==== Material ====

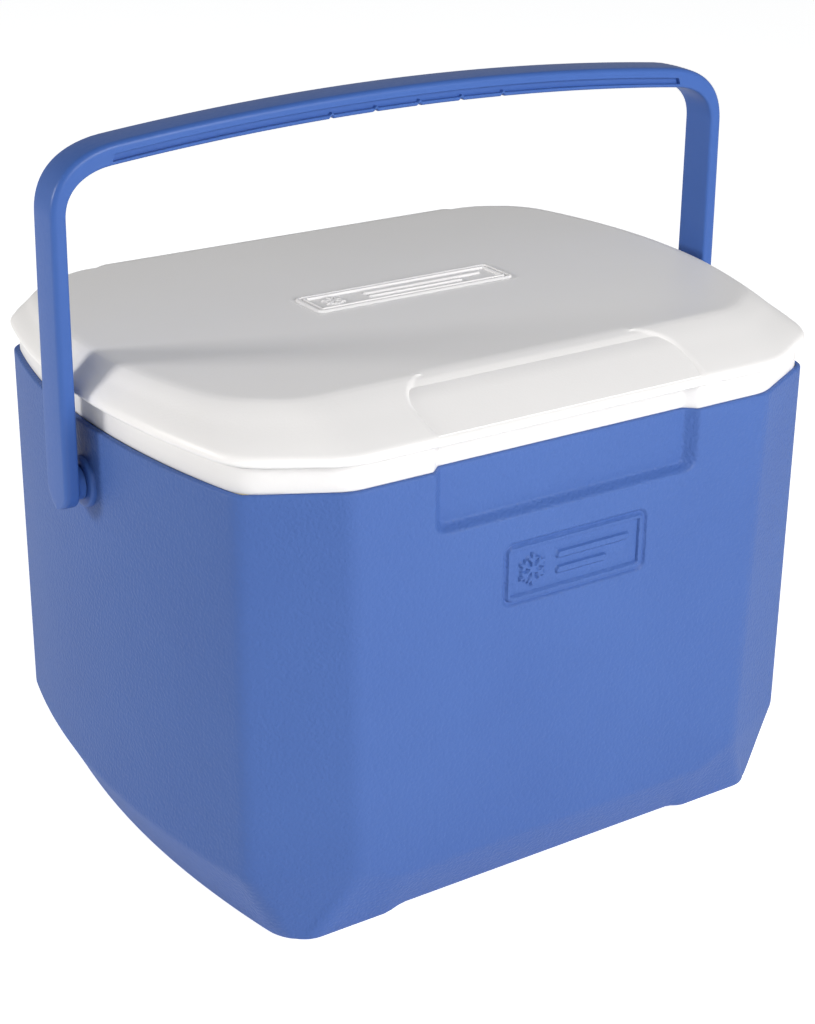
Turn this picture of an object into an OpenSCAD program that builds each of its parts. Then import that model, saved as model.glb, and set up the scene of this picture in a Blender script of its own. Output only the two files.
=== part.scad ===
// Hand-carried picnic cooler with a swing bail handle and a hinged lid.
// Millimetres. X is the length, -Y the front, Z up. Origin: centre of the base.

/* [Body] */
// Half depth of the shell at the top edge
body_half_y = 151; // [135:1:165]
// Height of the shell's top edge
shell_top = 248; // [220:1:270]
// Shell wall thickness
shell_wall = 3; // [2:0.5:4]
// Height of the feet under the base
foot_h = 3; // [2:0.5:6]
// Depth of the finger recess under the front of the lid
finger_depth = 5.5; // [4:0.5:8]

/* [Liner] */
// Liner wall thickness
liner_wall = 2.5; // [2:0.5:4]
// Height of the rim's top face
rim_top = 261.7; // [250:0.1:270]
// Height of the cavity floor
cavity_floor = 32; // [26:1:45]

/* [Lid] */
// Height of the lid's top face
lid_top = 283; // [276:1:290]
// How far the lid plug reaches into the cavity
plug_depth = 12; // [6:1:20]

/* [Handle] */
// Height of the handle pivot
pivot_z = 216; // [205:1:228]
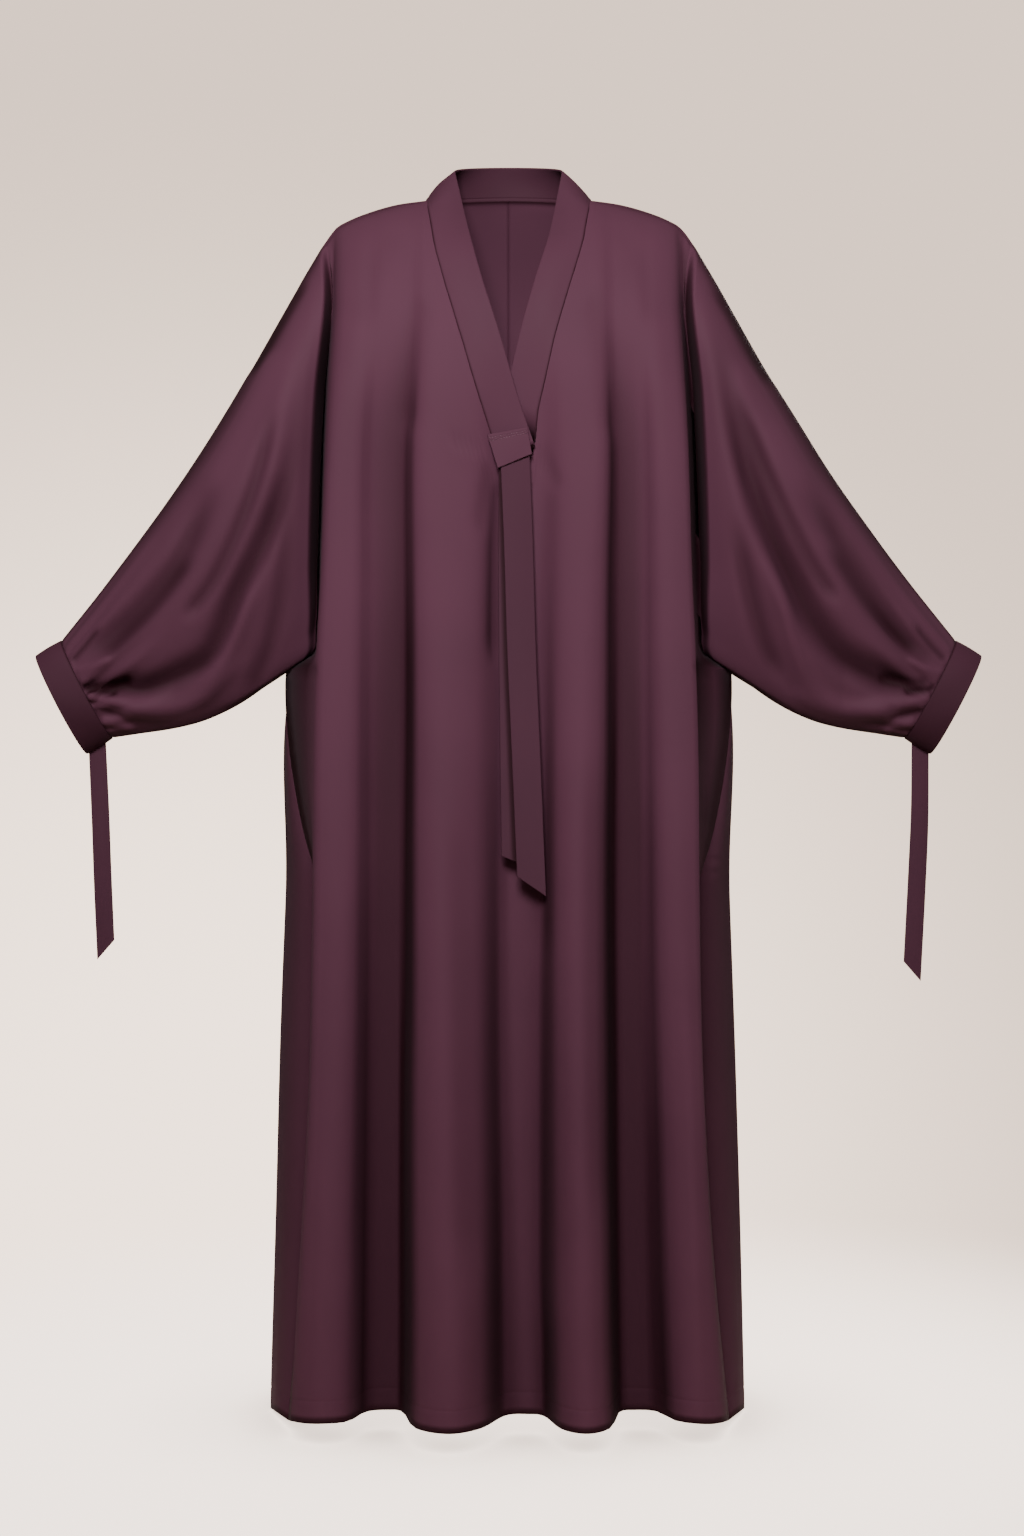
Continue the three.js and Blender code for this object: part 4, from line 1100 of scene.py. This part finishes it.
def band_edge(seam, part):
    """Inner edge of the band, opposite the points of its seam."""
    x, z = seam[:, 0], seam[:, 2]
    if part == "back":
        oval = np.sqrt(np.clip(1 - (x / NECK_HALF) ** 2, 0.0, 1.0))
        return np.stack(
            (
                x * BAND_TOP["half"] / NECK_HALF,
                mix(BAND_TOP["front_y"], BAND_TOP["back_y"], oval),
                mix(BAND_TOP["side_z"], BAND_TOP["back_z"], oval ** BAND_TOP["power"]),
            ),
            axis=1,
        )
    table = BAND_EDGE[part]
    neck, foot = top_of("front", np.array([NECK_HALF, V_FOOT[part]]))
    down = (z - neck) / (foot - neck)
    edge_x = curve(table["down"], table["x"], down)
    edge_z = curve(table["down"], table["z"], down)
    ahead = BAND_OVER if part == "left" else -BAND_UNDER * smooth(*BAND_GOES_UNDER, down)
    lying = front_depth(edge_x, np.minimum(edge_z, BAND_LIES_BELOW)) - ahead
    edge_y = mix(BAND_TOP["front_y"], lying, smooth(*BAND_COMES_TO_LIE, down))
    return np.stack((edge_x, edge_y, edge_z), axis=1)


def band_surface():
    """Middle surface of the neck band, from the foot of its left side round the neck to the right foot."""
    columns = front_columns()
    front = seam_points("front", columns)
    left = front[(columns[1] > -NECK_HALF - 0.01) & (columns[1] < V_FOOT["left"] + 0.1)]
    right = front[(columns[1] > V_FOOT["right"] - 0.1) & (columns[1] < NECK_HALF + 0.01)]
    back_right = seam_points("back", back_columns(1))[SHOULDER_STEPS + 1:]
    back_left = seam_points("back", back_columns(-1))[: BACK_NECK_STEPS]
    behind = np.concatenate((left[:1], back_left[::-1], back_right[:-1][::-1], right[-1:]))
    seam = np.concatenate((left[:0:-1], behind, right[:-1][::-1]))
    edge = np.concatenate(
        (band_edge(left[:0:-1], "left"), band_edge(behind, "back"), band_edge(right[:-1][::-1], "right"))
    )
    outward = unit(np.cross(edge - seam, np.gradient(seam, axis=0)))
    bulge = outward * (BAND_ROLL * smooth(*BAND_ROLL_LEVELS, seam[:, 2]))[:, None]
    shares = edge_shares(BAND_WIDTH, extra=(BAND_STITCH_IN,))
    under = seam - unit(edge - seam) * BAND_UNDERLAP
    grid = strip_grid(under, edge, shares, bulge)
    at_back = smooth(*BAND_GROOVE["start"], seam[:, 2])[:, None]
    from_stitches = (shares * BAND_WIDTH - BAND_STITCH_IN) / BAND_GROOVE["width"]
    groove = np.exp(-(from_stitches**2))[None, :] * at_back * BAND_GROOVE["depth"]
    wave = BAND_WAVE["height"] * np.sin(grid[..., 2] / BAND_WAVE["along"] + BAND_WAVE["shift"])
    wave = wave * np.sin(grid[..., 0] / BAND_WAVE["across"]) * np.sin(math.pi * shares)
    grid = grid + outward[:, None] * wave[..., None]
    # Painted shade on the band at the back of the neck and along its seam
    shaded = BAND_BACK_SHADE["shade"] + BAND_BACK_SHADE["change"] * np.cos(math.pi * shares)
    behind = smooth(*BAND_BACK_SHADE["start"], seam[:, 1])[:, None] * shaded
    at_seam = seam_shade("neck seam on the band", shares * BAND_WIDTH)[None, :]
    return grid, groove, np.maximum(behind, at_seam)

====
==== Material ====

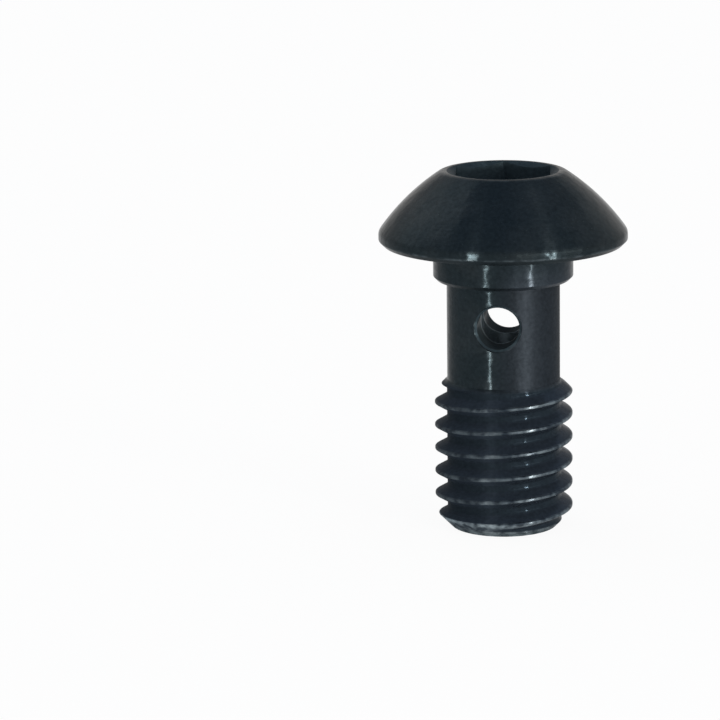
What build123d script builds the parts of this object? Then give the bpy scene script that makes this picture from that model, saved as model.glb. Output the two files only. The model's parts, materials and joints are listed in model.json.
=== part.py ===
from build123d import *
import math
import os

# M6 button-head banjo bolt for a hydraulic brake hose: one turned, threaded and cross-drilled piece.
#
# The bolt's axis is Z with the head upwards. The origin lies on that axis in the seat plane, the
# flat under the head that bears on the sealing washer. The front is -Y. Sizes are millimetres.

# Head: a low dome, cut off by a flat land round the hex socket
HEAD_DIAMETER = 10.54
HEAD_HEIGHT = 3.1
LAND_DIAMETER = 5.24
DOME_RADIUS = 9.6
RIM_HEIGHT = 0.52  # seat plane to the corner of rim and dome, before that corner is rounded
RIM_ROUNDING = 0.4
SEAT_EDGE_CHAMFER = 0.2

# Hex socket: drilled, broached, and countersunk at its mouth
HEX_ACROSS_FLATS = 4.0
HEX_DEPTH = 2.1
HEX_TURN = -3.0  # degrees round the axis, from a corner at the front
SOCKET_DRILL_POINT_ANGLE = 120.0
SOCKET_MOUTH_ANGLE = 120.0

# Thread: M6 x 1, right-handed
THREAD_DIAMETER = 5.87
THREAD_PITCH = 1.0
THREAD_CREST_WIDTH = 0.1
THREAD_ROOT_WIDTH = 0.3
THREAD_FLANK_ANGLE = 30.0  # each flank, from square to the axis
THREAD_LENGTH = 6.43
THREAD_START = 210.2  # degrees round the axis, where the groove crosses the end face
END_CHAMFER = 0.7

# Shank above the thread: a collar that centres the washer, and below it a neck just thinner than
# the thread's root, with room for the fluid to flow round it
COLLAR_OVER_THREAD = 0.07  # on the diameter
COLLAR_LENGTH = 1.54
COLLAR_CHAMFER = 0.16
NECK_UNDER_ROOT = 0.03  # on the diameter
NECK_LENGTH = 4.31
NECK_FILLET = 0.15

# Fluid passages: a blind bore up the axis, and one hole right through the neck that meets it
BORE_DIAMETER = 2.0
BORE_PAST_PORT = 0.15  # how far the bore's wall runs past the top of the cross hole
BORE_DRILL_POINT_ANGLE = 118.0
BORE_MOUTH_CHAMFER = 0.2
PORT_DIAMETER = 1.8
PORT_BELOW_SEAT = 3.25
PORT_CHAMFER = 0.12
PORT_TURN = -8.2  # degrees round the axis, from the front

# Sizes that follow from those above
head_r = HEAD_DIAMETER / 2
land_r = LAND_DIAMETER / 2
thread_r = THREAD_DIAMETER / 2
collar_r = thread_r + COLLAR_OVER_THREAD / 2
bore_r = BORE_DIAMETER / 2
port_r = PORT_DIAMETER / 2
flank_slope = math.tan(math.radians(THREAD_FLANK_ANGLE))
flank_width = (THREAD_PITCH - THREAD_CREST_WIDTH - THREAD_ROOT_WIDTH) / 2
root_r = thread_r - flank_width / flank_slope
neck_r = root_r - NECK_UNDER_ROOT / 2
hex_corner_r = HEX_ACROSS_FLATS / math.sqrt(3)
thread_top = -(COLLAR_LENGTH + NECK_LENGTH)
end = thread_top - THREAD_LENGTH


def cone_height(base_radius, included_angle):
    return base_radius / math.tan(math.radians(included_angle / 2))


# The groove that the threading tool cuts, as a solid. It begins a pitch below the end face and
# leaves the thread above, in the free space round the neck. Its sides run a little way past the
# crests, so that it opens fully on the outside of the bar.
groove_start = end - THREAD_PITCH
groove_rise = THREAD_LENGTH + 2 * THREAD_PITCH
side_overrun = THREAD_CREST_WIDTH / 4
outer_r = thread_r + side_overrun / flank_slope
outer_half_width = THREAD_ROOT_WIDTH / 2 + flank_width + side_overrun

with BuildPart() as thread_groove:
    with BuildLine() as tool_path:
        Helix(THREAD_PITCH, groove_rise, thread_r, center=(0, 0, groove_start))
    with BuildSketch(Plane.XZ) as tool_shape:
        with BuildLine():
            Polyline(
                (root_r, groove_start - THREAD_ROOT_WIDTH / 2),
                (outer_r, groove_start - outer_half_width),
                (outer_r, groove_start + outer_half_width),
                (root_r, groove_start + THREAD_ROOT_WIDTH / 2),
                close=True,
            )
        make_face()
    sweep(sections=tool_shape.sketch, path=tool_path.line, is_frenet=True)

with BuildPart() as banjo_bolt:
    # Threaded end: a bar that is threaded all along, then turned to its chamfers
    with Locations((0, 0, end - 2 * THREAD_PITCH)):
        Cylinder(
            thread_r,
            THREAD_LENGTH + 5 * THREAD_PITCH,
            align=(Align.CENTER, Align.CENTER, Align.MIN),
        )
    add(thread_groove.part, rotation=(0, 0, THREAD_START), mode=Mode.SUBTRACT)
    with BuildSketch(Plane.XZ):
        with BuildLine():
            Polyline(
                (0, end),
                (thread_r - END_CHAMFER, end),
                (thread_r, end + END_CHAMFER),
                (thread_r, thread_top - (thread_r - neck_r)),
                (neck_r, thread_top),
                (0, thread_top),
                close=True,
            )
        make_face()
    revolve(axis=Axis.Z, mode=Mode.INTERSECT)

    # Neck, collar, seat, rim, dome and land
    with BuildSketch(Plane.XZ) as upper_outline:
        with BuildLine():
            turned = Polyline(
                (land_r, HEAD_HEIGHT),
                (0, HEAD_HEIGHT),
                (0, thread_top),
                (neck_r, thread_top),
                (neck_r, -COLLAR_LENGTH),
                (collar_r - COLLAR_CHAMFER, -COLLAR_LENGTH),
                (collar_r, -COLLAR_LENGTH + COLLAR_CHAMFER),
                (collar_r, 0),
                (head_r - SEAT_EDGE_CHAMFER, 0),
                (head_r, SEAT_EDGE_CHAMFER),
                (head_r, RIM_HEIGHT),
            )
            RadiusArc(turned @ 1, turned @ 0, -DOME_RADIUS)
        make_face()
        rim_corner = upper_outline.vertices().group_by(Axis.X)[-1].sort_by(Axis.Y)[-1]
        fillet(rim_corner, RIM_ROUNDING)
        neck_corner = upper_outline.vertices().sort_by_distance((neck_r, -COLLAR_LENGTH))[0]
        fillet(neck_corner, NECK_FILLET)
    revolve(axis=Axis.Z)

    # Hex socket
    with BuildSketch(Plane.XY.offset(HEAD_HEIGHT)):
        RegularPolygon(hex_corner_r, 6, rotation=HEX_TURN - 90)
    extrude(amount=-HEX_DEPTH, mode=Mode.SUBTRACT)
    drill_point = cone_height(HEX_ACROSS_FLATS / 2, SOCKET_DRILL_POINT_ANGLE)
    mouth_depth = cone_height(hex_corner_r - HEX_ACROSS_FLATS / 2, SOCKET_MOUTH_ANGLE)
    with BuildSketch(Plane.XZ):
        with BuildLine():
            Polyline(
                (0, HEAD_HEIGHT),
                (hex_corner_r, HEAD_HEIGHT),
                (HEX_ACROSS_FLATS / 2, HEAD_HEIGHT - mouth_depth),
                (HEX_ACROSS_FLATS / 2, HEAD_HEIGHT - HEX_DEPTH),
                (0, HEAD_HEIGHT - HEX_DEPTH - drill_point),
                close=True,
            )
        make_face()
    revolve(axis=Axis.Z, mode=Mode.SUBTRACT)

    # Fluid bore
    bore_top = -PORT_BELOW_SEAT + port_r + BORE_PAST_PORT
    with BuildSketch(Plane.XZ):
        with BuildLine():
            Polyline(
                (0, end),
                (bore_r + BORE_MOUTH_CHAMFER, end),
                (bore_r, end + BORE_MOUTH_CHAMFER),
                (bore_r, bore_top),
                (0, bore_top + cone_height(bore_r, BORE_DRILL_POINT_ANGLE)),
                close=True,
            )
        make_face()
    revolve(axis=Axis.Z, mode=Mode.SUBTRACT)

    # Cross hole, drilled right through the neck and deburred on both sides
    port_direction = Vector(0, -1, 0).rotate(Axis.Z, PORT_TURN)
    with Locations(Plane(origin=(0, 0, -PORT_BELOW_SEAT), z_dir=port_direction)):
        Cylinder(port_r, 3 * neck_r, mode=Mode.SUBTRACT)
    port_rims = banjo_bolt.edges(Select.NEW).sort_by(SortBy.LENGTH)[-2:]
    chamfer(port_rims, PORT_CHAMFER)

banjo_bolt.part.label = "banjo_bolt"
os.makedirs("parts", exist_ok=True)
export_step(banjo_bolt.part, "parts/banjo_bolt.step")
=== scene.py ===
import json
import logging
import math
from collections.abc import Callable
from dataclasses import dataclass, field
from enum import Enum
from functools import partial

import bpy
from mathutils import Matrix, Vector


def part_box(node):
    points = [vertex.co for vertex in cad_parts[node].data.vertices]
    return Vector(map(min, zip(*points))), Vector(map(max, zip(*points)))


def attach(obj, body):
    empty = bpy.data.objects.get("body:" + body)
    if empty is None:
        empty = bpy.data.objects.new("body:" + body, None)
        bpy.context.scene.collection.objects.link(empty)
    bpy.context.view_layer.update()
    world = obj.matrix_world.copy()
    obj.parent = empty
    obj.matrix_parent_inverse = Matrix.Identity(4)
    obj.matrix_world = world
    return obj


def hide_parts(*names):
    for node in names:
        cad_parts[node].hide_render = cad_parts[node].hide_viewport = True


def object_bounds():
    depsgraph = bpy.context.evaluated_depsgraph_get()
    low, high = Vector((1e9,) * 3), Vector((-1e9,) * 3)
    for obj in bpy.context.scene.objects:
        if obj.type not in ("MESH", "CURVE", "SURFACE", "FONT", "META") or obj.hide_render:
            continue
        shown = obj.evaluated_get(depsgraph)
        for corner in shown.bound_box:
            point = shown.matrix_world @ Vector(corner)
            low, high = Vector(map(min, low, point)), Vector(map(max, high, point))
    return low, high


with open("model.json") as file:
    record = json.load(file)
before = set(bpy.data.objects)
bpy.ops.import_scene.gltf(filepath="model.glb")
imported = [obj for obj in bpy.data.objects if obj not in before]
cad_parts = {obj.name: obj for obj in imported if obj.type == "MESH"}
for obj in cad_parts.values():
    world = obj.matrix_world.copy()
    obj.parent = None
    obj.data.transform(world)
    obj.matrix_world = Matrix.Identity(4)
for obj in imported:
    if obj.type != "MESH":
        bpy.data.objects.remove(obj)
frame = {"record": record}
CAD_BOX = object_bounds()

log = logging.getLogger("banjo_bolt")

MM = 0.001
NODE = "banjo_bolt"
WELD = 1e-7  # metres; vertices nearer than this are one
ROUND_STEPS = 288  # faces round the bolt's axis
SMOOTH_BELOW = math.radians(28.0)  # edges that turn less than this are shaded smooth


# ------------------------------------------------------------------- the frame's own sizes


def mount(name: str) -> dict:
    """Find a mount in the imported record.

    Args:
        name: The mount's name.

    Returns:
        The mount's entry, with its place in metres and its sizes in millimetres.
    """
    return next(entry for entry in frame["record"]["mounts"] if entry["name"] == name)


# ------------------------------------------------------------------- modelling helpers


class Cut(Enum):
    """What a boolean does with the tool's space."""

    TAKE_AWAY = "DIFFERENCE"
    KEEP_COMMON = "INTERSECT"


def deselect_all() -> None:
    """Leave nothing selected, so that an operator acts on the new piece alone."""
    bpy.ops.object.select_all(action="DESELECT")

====

*Instructions to follow:* Starting with the line with "chamfer(port_rims, PORT_CHAMFER)" and ending with the line with "Vector(map(max, high, point))", extract every line exactly and nothing outside that span.

*Answer to this task:*
    chamfer(port_rims, PORT_CHAMFER)

banjo_bolt.part.label = "banjo_bolt"
os.makedirs("parts", exist_ok=True)
export_step(banjo_bolt.part, "parts/banjo_bolt.step")
=== scene.py ===
import json
import logging
import math
from collections.abc import Callable
from dataclasses import dataclass, field
from enum import Enum
from functools import partial

import bpy
from mathutils import Matrix, Vector


def part_box(node):
    points = [vertex.co for vertex in cad_parts[node].data.vertices]
    return Vector(map(min, zip(*points))), Vector(map(max, zip(*points)))


def attach(obj, body):
    empty = bpy.data.objects.get("body:" + body)
    if empty is None:
        empty = bpy.data.objects.new("body:" + body, None)
        bpy.context.scene.collection.objects.link(empty)
    bpy.context.view_layer.update()
    world = obj.matrix_world.copy()
    obj.parent = empty
    obj.matrix_parent_inverse = Matrix.Identity(4)
    obj.matrix_world = world
    return obj


def hide_parts(*names):
    for node in names:
        cad_parts[node].hide_render = cad_parts[node].hide_viewport = True


def object_bounds():
    depsgraph = bpy.context.evaluated_depsgraph_get()
    low, high = Vector((1e9,) * 3), Vector((-1e9,) * 3)
    for obj in bpy.context.scene.objects:
        if obj.type not in ("MESH", "CURVE", "SURFACE", "FONT", "META") or obj.hide_render:
            continue
        shown = obj.evaluated_get(depsgraph)
        for corner in shown.bound_box:
            point = shown.matrix_world @ Vector(corner)
            low, high = Vector(map(min, low, point)), Vector(map(max, high, point))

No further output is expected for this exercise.